Speaking of Relational Databases, for some programmers, the normalization process and its levels are the subject of discussion.
For me, its clear that a good database design must include foreign keys (of course, if the database engine allows it). At least for conceptual design, the connections between relationships (or tables) must be clear. So, here I will explain what it is to normalize a database, benefits, disadvantages and other concepts related to this process. Let’s start.
Normalization is the process through a data collection is organized into smaller pieces in order to avoid duplicated information and reduction of possible human and system errors. This process is important to try to do at the beginning, before selectioning the database engine and independient from development languages and tools.
For example: You can take your phonebook (from your smartphone or in an old style, a physical book). Observe what data can you register for each contact: name, address, city, group, cel phone, e-mail, etc. We can create a long list with a certain amount of columns (fields for database terms) and we will see that city has repetitive information, maybe wrote in different forms, for group is the same case. So, let’s normalize our phone book or contact list.
Our first step will be to assign a number to each contact. Because this number is meant to be unique and each contact will have one, we will call it our primary key.

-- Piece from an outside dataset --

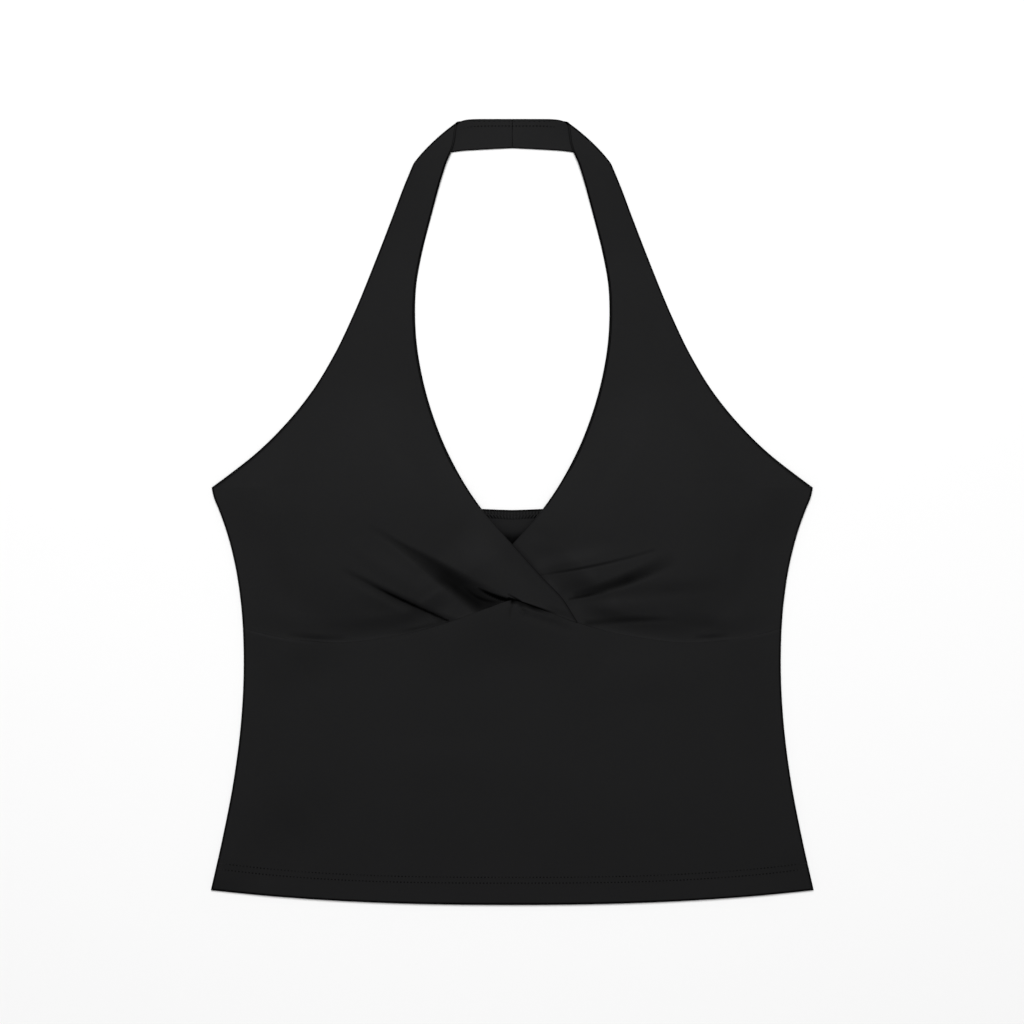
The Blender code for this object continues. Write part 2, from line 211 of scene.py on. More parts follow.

The next move will be to extract a list of cities and assign numbers to each city, just like our previous step. After that, we will replace the name of the city in our contact list with the new number. This list of new cities will be a catalog, and now has a primary key as well. The city number for the main list is called Foreign Key, and refers to the main key in our city catalog. Let’s repeat the process with our group field.
Now, if we look at the new organization of data, we can see that for each city in our catalog, we have some records of contacts, the same with the relationship between our catalog of groups and the main list.
From now on, whenever we want to add a new contact, we just have to type the city number and group number, instead of write the name or abreviation, or what else, and our information will keep consistent.
This is the basic normalization process. You can repeat this steps every time you will need.
The benefits of this process include: avoiding repetitive information, clear data, less memory requirement and storage capacity. Perhaps a couple of disadvantages will be that the engine will have to navigate through different tables to get the information requested and the level of complexity in the design.